Why the Titration Curve Matters
A single pH value after 12.0 mL of NaOH gives a snapshot, but the full titration curve shows the chemistry more completely. In a strong acid-strong base titration, the pH starts very low, rises gradually, then climbs sharply near equivalence. In a weak acid-strong base titration, the initial pH is higher, the pre-equivalence region behaves as a buffer, and the equivalence point sits above pH 7. The chart in the calculator visualizes these transitions so you can see where your 12.0 mL addition sits on the broader curve.
Authoritative Chemistry References
For deeper study, consult authoritative educational resources on acid-base equilibria, titrations, and pH calculations:
- LibreTexts Chemistry for detailed titration derivations and worked examples.
- National Institute of Standards and Technology (NIST) for trustworthy scientific reference standards and measurement guidance.
- U.S. Environmental Protection Agency for water chemistry and pH context in real analytical applications.
- Princeton University Chemistry for academic chemistry concepts and instructional support materials.
Bottom Line
To calculate pH after 12.0 mL of NaOH, the most important move is identifying the chemical system. If NaOH is titrating a strong monoprotic acid, subtract moles and calculate the concentration of whichever strong species is left.
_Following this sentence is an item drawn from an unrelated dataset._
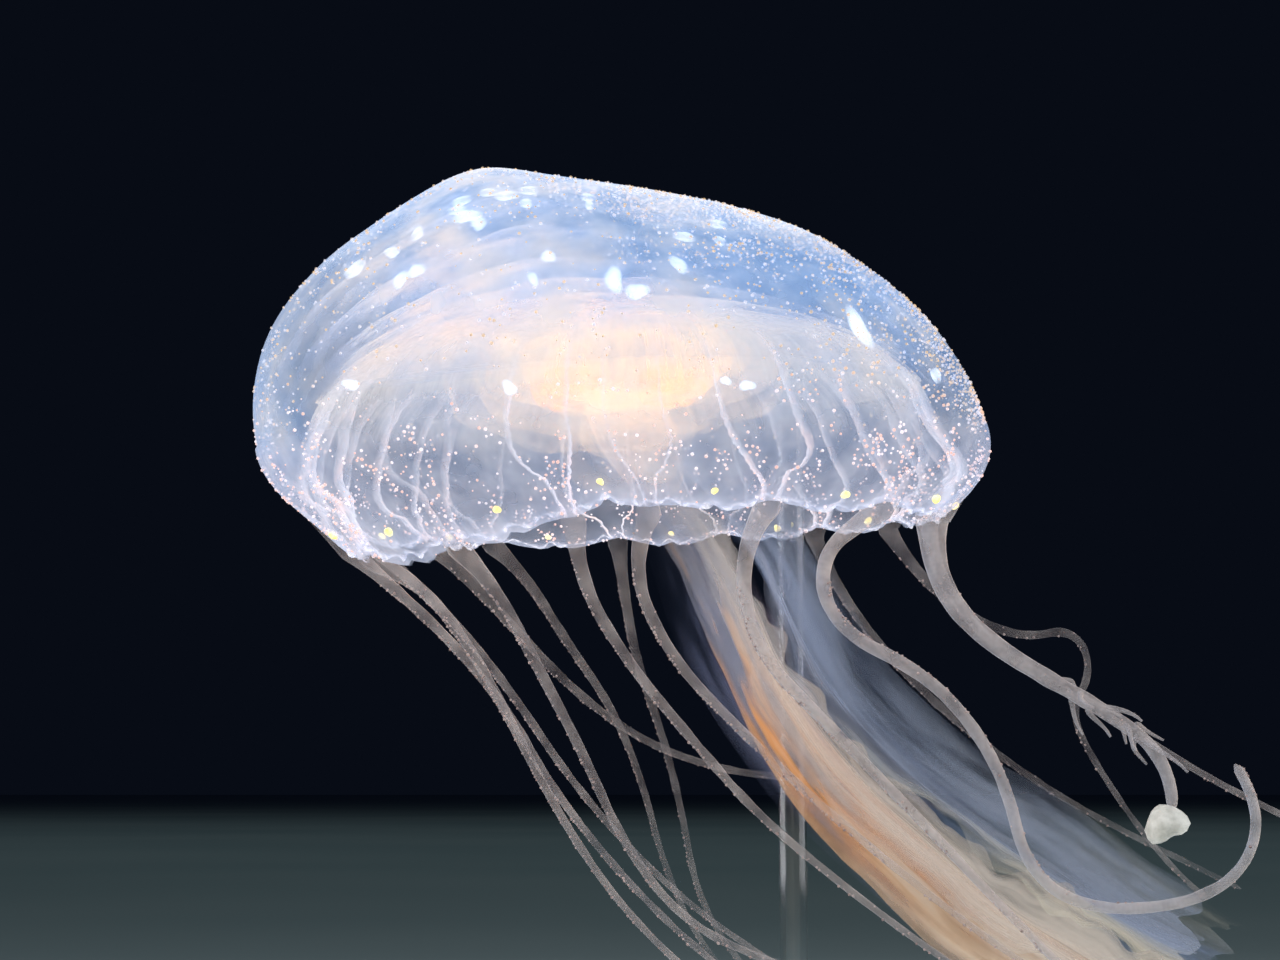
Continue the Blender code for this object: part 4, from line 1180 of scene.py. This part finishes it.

If NaOH is titrating a weak monoprotic acid before equivalence, use the moles of HA and A– to solve the buffer pH. If you are at or beyond equivalence, switch to either conjugate-base hydrolysis or excess OH– logic. The calculator above automates these steps and graphs the result, but understanding the workflow will let you solve the same problem confidently on homework, laboratory reports, and timed exams.